(Entries with parts and joints)
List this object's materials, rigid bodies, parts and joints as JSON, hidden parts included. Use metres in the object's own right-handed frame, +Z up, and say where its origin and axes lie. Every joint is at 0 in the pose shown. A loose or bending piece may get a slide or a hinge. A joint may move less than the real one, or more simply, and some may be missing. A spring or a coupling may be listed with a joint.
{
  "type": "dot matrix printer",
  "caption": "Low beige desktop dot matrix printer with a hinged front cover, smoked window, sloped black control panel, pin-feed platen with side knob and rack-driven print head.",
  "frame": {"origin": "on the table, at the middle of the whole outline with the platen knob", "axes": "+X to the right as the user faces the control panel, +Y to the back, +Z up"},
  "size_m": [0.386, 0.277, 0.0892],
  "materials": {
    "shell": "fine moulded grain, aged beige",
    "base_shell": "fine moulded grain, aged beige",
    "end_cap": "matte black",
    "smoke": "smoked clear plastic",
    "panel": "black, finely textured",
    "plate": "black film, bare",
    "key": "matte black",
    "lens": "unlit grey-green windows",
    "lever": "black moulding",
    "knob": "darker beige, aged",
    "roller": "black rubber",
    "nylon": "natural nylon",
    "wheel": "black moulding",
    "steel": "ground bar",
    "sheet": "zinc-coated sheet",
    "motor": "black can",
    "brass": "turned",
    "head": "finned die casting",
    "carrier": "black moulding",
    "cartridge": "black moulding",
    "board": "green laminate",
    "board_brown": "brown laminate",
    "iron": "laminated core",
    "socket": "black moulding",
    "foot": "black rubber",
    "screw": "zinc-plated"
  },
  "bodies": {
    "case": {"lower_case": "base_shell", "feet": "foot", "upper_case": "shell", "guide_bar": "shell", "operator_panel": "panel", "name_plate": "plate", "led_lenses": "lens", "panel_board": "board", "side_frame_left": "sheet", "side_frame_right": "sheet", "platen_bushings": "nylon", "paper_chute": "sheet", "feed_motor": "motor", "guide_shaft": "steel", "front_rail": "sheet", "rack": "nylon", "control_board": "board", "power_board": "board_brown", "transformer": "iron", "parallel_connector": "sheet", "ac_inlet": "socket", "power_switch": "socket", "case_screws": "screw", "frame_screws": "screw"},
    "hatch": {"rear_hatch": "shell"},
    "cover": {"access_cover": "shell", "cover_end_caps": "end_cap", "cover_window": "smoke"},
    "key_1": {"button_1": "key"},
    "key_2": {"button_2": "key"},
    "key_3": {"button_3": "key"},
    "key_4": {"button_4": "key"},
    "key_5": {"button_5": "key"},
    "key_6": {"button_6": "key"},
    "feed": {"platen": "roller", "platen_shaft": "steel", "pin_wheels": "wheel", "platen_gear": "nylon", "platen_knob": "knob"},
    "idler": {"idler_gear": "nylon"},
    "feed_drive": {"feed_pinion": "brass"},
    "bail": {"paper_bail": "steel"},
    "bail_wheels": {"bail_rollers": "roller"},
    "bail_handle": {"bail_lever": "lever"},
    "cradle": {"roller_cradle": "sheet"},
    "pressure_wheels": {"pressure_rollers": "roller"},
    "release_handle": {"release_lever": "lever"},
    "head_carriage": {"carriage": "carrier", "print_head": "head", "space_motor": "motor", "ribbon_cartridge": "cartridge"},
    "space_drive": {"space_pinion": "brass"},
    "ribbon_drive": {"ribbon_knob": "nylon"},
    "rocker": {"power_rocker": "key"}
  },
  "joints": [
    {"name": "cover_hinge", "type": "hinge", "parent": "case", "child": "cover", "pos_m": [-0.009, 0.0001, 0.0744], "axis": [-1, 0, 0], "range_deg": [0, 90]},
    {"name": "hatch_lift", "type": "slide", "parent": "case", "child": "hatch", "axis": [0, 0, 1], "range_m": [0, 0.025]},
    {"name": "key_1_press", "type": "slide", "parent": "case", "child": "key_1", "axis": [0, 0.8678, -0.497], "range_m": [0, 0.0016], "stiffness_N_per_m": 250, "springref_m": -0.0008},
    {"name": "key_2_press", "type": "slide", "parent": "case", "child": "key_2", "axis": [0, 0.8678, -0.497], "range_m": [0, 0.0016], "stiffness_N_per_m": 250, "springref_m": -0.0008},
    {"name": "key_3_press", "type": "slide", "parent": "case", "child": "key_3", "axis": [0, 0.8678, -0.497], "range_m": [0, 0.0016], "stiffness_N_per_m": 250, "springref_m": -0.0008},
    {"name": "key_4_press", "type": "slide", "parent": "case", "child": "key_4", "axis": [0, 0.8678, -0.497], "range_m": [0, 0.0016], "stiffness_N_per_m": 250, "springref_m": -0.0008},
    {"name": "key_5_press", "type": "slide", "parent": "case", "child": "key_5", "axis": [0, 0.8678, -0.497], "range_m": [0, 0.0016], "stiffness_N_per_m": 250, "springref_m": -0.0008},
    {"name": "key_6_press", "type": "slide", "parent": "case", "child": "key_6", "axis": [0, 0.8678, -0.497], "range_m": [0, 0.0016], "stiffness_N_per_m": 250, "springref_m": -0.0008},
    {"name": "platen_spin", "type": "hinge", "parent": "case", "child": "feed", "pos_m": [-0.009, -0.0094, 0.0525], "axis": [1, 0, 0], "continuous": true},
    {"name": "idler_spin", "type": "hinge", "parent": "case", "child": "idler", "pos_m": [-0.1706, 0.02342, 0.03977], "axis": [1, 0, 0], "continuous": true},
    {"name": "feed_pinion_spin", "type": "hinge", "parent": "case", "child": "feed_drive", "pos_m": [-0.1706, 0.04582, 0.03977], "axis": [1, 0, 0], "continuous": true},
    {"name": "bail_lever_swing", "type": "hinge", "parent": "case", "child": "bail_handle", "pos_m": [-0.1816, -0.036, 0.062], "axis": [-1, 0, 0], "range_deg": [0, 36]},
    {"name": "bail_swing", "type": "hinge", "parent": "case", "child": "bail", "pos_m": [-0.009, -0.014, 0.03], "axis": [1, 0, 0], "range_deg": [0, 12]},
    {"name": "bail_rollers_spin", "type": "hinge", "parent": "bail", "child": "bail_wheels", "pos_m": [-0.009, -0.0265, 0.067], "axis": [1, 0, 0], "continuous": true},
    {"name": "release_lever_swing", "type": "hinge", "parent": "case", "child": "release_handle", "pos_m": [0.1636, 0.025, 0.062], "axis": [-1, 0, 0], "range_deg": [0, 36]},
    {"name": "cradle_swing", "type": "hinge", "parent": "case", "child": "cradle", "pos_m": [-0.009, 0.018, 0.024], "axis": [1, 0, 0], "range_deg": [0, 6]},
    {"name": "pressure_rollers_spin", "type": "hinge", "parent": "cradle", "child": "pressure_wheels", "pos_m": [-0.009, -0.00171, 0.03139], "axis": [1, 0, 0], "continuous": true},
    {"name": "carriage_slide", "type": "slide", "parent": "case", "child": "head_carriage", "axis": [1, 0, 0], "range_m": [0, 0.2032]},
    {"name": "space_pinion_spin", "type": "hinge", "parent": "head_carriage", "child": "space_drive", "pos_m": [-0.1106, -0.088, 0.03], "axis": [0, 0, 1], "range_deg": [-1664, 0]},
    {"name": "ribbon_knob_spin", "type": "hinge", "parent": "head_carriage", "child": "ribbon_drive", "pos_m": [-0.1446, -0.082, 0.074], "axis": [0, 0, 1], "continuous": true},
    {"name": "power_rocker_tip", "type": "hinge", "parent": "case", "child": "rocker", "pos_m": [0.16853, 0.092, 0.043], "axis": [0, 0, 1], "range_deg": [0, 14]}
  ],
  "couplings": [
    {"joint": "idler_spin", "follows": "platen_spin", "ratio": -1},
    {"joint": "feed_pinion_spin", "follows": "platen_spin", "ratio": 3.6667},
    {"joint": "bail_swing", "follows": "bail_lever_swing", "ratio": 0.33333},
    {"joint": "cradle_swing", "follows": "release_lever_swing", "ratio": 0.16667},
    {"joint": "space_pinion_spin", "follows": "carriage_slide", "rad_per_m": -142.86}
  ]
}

* * *

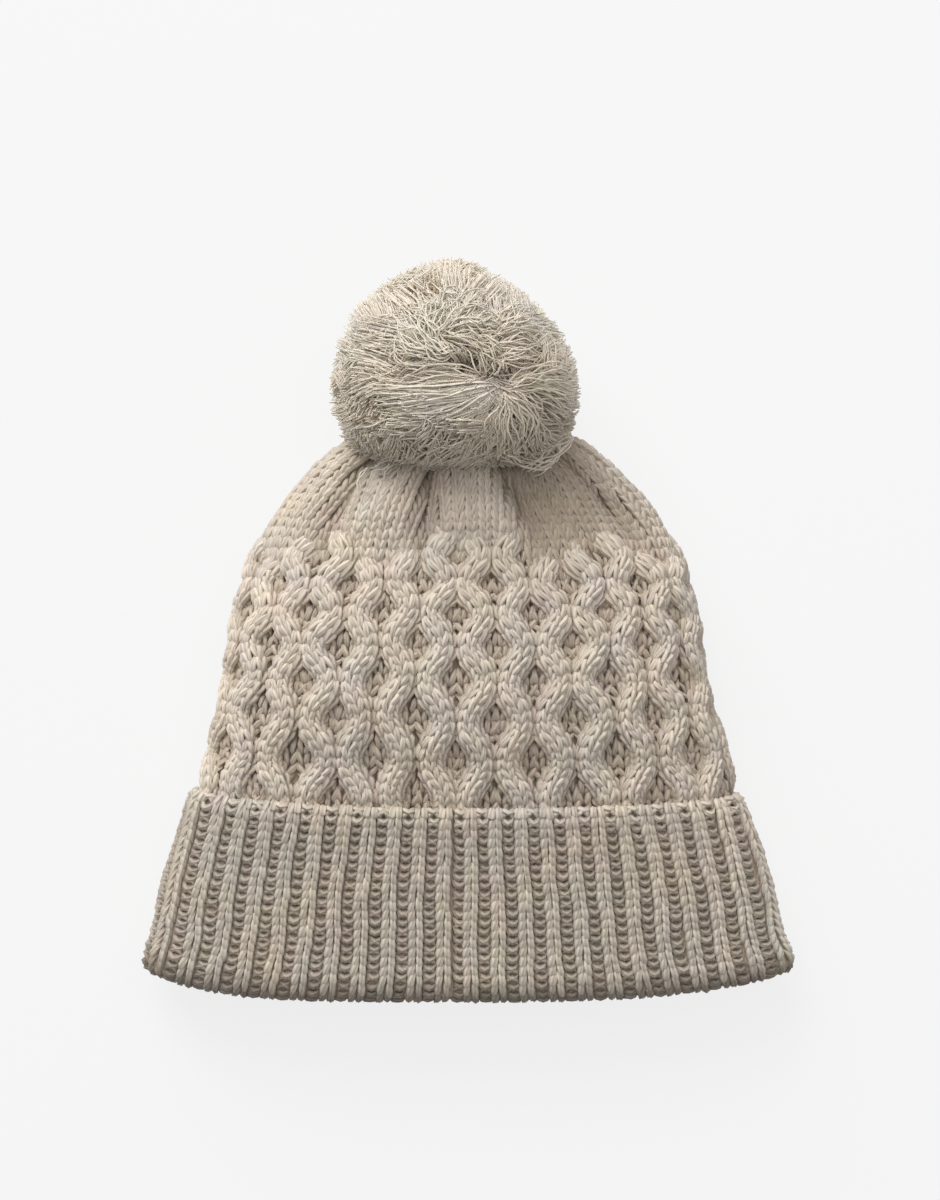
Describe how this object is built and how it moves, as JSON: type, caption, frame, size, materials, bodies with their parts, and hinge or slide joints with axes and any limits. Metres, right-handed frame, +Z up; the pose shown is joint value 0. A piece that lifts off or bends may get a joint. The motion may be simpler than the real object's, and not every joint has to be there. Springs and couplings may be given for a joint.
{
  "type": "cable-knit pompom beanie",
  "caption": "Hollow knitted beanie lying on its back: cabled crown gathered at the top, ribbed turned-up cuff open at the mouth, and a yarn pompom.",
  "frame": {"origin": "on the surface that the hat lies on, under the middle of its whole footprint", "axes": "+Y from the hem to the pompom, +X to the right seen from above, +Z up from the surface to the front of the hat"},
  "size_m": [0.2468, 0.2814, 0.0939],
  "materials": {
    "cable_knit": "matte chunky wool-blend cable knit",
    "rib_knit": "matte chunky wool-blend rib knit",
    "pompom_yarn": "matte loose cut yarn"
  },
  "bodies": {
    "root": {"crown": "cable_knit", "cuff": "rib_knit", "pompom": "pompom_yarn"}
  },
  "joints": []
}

[Short task]
In the records above, find each line that holds the word "handed"; copy all such lines.

[Result of this task]
List this object's materials, rigid bodies, parts and joints as JSON, hidden parts included. Use metres in the object's own right-handed frame, +Z up, and say where its origin and axes lie. Every joint is at 0 in the pose shown. A loose or bending piece may get a slide or a hinge. A joint may move less than the real one, or more simply, and some may be missing. A spring or a coupling may be listed with a joint.
Describe how this object is built and how it moves, as JSON: type, caption, frame, size, materials, bodies with their parts, and hinge or slide joints with axes and any limits. Metres, right-handed frame, +Z up; the pose shown is joint value 0. A piece that lifts off or bends may get a joint. The motion may be simpler than the real object's, and not every joint has to be there. Springs and couplings may be given for a joint.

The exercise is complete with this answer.